I do wish to raise a couple of considerations, which are not critiques but desiderata for further studies in this interpretative line. First, Maurer's references to contemporary psychological and neuroscientific debates are mostly found in footnotes which have the explanatory purpose of connecting Hegel's thought to the contemporary language of these sciences. By taking this approach, Maurer stops short of claiming that Hegel might be considered as a possible source for contemporary issues. Perhaps the book might have dared a little bit more in this sense; but at least, it paves the way for new studies in this direction. Another point is that the book does not make the move to the objective spirit, although Maurer recognizes several times the relevance of the components of the Gefühlssphäre for human action. She still, however, considers them at a ‘formal level’. This is of course not a demerit, but it leaves the reader wanting a ‘sequel’ of this study, in this sense, to work out what implications the status of passions, inclinations and feelings as motives of human action has for the attribution of responsibility and for the question of moral and juridical imputation.

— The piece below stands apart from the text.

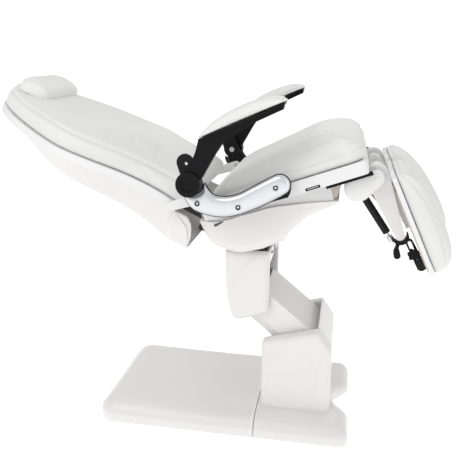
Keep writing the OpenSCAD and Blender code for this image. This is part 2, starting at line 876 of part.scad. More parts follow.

Last, but not least, this book has the significant merit that it contributes to a more comprehensive interpretation of the relationship between Hegel and Romanticism, as far as the topic of Gefühl is concerned. Given Hegel's well-known criticism of Romantic natural philosophers, Maurer shows that they also were an important source for Hegel's work (e.g., in case of animal magnetism, for which Gotthilf Heinrich von Schubert and Christoph Wilhelm Hufeland were his main references).

The book will provide an important reference point for understanding how Hegel's speculative Psychology and Anthropology result in a theory of the embodied subject, in which thought and the emotional dimension are intertwined. This is exactly what makes Hegel's thought in this field still of interest, not only for the Hegel-Forschung, but also for the contemporary psychology of emotions.